Potawatomi Revelation

Few things clear my mind like living in my van in the woods for a few days with my wife. Two Octobers ago, as I was eating a Belgian sausage and a beautiful deer ran through our campsite, I stopped eating animals products then and there (a decision that was also helped along by snuggling chickens in my backyard). To say it was a spiritual moment in my life is a huge understatement, and I can’t imagine ever going back to using animals for food, clothes, or work again.

This October for Bec’s birthday, we went to Potawatomi State Park in Sturgeon Bay, WI. Before I left Indiana, I got poison ivy on my eye, and by the time I arrived in WI, my eye warranted a trip to the Urgent Care. After we left Urgent Care, I took my pharmaceuticals, which if you know me is a huge deal, because I hate prescription drugs, but I felt so much better that we went for a hike.

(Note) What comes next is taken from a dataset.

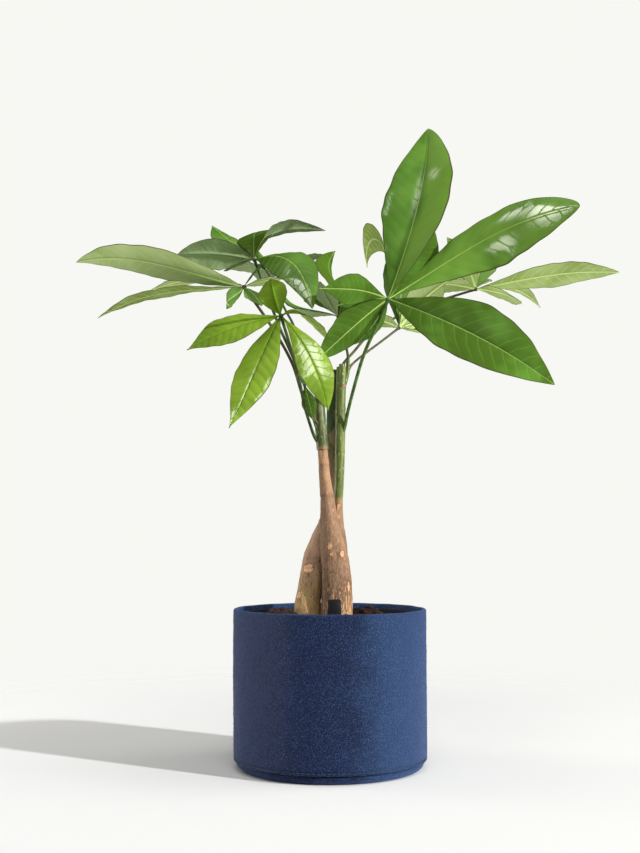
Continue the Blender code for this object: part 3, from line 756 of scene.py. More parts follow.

I always feel so much better after physical activity and some time meditating in nature and hugging trees. Yes, I quite literally hugged a cedar tree; I am not allergic to those. I decided as we came back to our campsite from the Eastern Terminus of the Ice Age Trail that I want to try to hike the whole Ice Age Trial with Bec when we retire; we should probably practice small bits over time, so we know what to do. She also learned that if we walk to opposite way from our campsite, we can get into town and find a pretty cool hiker bar, so we’re going to do that next time.

In order to move back toward health—don’t get me wrong, I am feeling really good these days, but my friend Sarah just posted about the merits of doing hard things, and I haven’t done any hard things for just myself in a good, long while—I set myself some new goals for 2022. I plan to run four days a week: Tuesday, Thursday, Saturday, and Sunday. On the days I don’t run, I plan to ride my bike to school, starting tomorrow. All of this has the eventual goal of running a 50K, hopefully in October or November of next year. I also plan to be sober from alcohol, which is a depressant anyway, and lots of extra empty calories., which I hope to avoid by eating better food too.

Anyway, I’m getting old, so I should probably take better care of my mental and physical health. Prayer meditation, running, biking, and good wholesome caloric intake will get me far in feeling fine.